● **PROVIDED DATA**
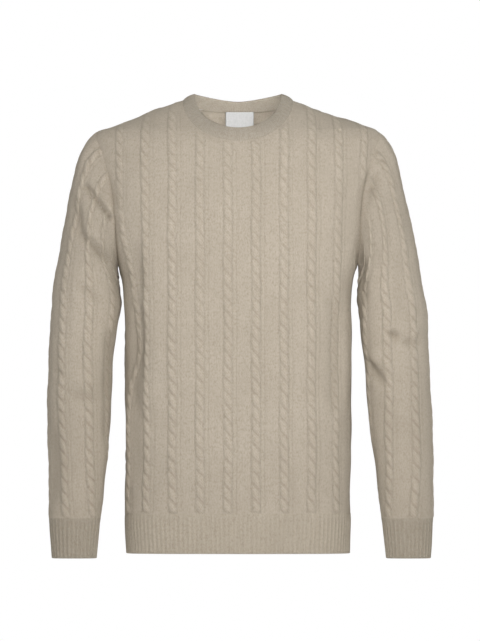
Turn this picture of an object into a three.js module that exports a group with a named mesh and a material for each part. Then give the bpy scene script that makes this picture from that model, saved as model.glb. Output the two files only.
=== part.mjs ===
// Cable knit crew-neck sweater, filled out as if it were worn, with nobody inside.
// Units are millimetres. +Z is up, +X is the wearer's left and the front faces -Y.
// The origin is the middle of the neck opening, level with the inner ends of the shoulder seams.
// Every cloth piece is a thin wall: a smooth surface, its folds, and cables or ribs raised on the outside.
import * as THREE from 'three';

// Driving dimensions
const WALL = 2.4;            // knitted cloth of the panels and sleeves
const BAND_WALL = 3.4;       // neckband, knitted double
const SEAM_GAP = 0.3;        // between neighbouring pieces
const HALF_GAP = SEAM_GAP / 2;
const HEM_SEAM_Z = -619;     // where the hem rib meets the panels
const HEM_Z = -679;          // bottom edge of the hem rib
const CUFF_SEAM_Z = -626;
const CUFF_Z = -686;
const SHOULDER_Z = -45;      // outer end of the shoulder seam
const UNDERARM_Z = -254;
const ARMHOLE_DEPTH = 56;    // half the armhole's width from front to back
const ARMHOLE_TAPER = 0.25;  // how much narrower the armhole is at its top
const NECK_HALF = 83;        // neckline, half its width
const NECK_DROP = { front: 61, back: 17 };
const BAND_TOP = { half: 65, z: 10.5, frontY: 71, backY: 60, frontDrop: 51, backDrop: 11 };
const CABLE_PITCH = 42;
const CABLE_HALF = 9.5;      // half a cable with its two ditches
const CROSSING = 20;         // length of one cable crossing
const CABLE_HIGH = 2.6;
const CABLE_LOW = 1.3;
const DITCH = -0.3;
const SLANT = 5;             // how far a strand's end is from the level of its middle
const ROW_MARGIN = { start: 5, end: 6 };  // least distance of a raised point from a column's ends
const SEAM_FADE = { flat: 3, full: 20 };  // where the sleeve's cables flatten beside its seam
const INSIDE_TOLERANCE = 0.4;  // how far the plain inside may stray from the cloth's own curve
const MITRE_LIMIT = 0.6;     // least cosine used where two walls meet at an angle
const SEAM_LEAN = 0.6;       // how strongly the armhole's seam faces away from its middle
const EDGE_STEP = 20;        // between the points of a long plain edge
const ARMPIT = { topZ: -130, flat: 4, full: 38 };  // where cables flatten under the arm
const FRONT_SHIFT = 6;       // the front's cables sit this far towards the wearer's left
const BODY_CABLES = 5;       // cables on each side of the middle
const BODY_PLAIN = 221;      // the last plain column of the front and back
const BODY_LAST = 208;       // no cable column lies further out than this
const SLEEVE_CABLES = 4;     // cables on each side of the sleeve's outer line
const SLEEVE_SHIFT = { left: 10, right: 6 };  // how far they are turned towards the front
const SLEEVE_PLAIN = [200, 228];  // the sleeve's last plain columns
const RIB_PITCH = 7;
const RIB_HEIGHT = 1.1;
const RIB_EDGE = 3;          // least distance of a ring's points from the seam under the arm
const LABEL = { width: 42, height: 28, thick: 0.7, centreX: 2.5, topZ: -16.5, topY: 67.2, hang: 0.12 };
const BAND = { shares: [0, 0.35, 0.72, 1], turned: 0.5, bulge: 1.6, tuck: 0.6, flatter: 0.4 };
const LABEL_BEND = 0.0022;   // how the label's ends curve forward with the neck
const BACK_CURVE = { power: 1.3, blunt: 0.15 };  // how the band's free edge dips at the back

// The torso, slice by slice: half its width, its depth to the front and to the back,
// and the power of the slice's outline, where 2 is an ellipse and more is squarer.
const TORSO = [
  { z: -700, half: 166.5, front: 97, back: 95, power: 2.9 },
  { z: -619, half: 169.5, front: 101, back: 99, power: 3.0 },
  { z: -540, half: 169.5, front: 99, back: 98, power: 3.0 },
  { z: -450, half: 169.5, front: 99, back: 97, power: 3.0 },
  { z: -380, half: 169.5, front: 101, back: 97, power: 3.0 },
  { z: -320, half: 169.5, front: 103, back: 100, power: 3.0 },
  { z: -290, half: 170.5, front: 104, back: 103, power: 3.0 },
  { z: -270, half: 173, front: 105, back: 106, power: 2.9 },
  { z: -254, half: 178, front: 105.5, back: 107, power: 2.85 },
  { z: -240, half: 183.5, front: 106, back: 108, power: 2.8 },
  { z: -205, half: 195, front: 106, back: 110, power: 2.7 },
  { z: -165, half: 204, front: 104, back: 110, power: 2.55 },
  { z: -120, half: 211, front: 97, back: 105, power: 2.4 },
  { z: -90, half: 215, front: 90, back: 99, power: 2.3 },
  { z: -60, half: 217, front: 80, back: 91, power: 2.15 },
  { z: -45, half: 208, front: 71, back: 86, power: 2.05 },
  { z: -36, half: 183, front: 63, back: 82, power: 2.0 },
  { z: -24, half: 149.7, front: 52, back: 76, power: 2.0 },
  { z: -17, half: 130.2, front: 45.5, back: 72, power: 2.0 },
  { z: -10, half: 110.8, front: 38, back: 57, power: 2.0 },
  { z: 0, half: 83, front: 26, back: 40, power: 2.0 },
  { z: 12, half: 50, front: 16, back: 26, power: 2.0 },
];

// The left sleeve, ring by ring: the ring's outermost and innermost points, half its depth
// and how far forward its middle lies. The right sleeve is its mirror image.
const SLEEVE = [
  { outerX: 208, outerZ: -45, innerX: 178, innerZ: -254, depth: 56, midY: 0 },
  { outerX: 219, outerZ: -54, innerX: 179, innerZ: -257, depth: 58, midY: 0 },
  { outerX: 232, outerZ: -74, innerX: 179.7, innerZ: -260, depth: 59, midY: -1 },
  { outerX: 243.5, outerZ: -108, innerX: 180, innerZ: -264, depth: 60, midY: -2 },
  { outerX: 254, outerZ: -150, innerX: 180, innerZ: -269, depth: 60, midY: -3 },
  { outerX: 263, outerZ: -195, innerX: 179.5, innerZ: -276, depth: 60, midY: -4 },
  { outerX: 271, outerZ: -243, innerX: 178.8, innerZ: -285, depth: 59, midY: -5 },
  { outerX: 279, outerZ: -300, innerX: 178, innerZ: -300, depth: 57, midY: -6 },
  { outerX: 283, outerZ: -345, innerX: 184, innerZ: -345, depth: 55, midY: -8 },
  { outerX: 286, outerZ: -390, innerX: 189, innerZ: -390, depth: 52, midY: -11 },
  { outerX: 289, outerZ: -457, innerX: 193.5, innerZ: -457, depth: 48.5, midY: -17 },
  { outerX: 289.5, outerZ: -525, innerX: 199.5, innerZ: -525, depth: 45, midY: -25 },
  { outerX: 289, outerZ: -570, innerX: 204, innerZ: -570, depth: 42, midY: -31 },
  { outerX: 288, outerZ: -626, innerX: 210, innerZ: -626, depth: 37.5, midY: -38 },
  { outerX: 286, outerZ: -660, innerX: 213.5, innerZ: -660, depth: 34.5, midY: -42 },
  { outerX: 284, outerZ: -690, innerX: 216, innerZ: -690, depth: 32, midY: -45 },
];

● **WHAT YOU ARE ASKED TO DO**
Copy out the data shown above without altering anything.

● **EXERCISE SOLUTION**
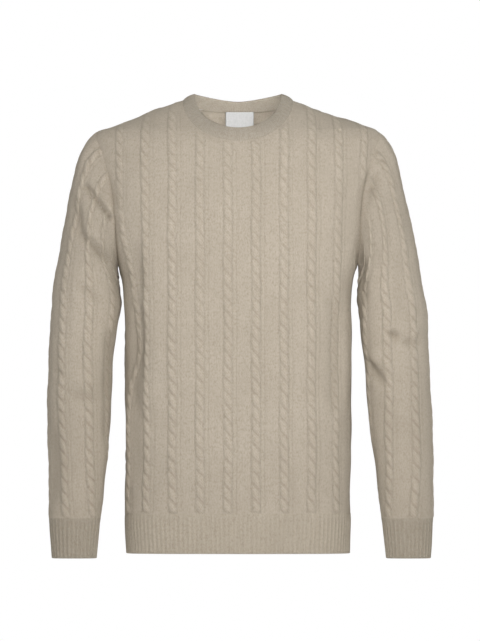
Turn this picture of an object into a three.js module that exports a group with a named mesh and a material for each part. Then give the bpy scene script that makes this picture from that model, saved as model.glb. Output the two files only.
=== part.mjs ===
// Cable knit crew-neck sweater, filled out as if it were worn, with nobody inside.
// Units are millimetres. +Z is up, +X is the wearer's left and the front faces -Y.
// The origin is the middle of the neck opening, level with the inner ends of the shoulder seams.
// Every cloth piece is a thin wall: a smooth surface, its folds, and cables or ribs raised on the outside.
import * as THREE from 'three';

// Driving dimensions
const WALL = 2.4;            // knitted cloth of the panels and sleeves
const BAND_WALL = 3.4;       // neckband, knitted double
const SEAM_GAP = 0.3;        // between neighbouring pieces
const HALF_GAP = SEAM_GAP / 2;
const HEM_SEAM_Z = -619;     // where the hem rib meets the panels
const HEM_Z = -679;          // bottom edge of the hem rib
const CUFF_SEAM_Z = -626;
const CUFF_Z = -686;
const SHOULDER_Z = -45;      // outer end of the shoulder seam
const UNDERARM_Z = -254;
const ARMHOLE_DEPTH = 56;    // half the armhole's width from front to back
const ARMHOLE_TAPER = 0.25;  // how much narrower the armhole is at its top
const NECK_HALF = 83;        // neckline, half its width
const NECK_DROP = { front: 61, back: 17 };
const BAND_TOP = { half: 65, z: 10.5, frontY: 71, backY: 60, frontDrop: 51, backDrop: 11 };
const CABLE_PITCH = 42;
const CABLE_HALF = 9.5;      // half a cable with its two ditches
const CROSSING = 20;         // length of one cable crossing
const CABLE_HIGH = 2.6;
const CABLE_LOW = 1.3;
const DITCH = -0.3;
const SLANT = 5;             // how far a strand's end is from the level of its middle
const ROW_MARGIN = { start: 5, end: 6 };  // least distance of a raised point from a column's ends
const SEAM_FADE = { flat: 3, full: 20 };  // where the sleeve's cables flatten beside its seam
const INSIDE_TOLERANCE = 0.4;  // how far the plain inside may stray from the cloth's own curve
const MITRE_LIMIT = 0.6;     // least cosine used where two walls meet at an angle
const SEAM_LEAN = 0.6;       // how strongly the armhole's seam faces away from its middle
const EDGE_STEP = 20;        // between the points of a long plain edge
const ARMPIT = { topZ: -130, flat: 4, full: 38 };  // where cables flatten under the arm
const FRONT_SHIFT = 6;       // the front's cables sit this far towards the wearer's left
const BODY_CABLES = 5;       // cables on each side of the middle
const BODY_PLAIN = 221;      // the last plain column of the front and back
const BODY_LAST = 208;       // no cable column lies further out than this
const SLEEVE_CABLES = 4;     // cables on each side of the sleeve's outer line
const SLEEVE_SHIFT = { left: 10, right: 6 };  // how far they are turned towards the front
const SLEEVE_PLAIN = [200, 228];  // the sleeve's last plain columns
const RIB_PITCH = 7;
const RIB_HEIGHT = 1.1;
const RIB_EDGE = 3;          // least distance of a ring's points from the seam under the arm
const LABEL = { width: 42, height: 28, thick: 0.7, centreX: 2.5, topZ: -16.5, topY: 67.2, hang: 0.12 };
const BAND = { shares: [0, 0.35, 0.72, 1], turned: 0.5, bulge: 1.6, tuck: 0.6, flatter: 0.4 };
const LABEL_BEND = 0.0022;   // how the label's ends curve forward with the neck
const BACK_CURVE = { power: 1.3, blunt: 0.15 };  // how the band's free edge dips at the back

// The torso, slice by slice: half its width, its depth to the front and to the back,
// and the power of the slice's outline, where 2 is an ellipse and more is squarer.
const TORSO = [
  { z: -700, half: 166.5, front: 97, back: 95, power: 2.9 },
  { z: -619, half: 169.5, front: 101, back: 99, power: 3.0 },
  { z: -540, half: 169.5, front: 99, back: 98, power: 3.0 },
  { z: -450, half: 169.5, front: 99, back: 97, power: 3.0 },
  { z: -380, half: 169.5, front: 101, back: 97, power: 3.0 },
  { z: -320, half: 169.5, front: 103, back: 100, power: 3.0 },
  { z: -290, half: 170.5, front: 104, back: 103, power: 3.0 },
  { z: -270, half: 173, front: 105, back: 106, power: 2.9 },
  { z: -254, half: 178, front: 105.5, back: 107, power: 2.85 },
  { z: -240, half: 183.5, front: 106, back: 108, power: 2.8 },
  { z: -205, half: 195, front: 106, back: 110, power: 2.7 },
  { z: -165, half: 204, front: 104, back: 110, power: 2.55 },
  { z: -120, half: 211, front: 97, back: 105, power: 2.4 },
  { z: -90, half: 215, front: 90, back: 99, power: 2.3 },
  { z: -60, half: 217, front: 80, back: 91, power: 2.15 },
  { z: -45, half: 208, front: 71, back: 86, power: 2.05 },
  { z: -36, half: 183, front: 63, back: 82, power: 2.0 },
  { z: -24, half: 149.7, front: 52, back: 76, power: 2.0 },
  { z: -17, half: 130.2, front: 45.5, back: 72, power: 2.0 },
  { z: -10, half: 110.8, front: 38, back: 57, power: 2.0 },
  { z: 0, half: 83, front: 26, back: 40, power: 2.0 },
  { z: 12, half: 50, front: 16, back: 26, power: 2.0 },
];

// The left sleeve, ring by ring: the ring's outermost and innermost points, half its depth
// and how far forward its middle lies. The right sleeve is its mirror image.
const SLEEVE = [
  { outerX: 208, outerZ: -45, innerX: 178, innerZ: -254, depth: 56, midY: 0 },
  { outerX: 219, outerZ: -54, innerX: 179, innerZ: -257, depth: 58, midY: 0 },
  { outerX: 232, outerZ: -74, innerX: 179.7, innerZ: -260, depth: 59, midY: -1 },
  { outerX: 243.5, outerZ: -108, innerX: 180, innerZ: -264, depth: 60, midY: -2 },
  { outerX: 254, outerZ: -150, innerX: 180, innerZ: -269, depth: 60, midY: -3 },
  { outerX: 263, outerZ: -195, innerX: 179.5, innerZ: -276, depth: 60, midY: -4 },
  { outerX: 271, outerZ: -243, innerX: 178.8, innerZ: -285, depth: 59, midY: -5 },
  { outerX: 279, outerZ: -300, innerX: 178, innerZ: -300, depth: 57, midY: -6 },
  { outerX: 283, outerZ: -345, innerX: 184, innerZ: -345, depth: 55, midY: -8 },
  { outerX: 286, outerZ: -390, innerX: 189, innerZ: -390, depth: 52, midY: -11 },
  { outerX: 289, outerZ: -457, innerX: 193.5, innerZ: -457, depth: 48.5, midY: -17 },
  { outerX: 289.5, outerZ: -525, innerX: 199.5, innerZ: -525, depth: 45, midY: -25 },
  { outerX: 289, outerZ: -570, innerX: 204, innerZ: -570, depth: 42, midY: -31 },
  { outerX: 288, outerZ: -626, innerX: 210, innerZ: -626, depth: 37.5, midY: -38 },
  { outerX: 286, outerZ: -660, innerX: 213.5, innerZ: -660, depth: 34.5, midY: -42 },
  { outerX: 284, outerZ: -690, innerX: 216, innerZ: -690, depth: 32, midY: -45 },
];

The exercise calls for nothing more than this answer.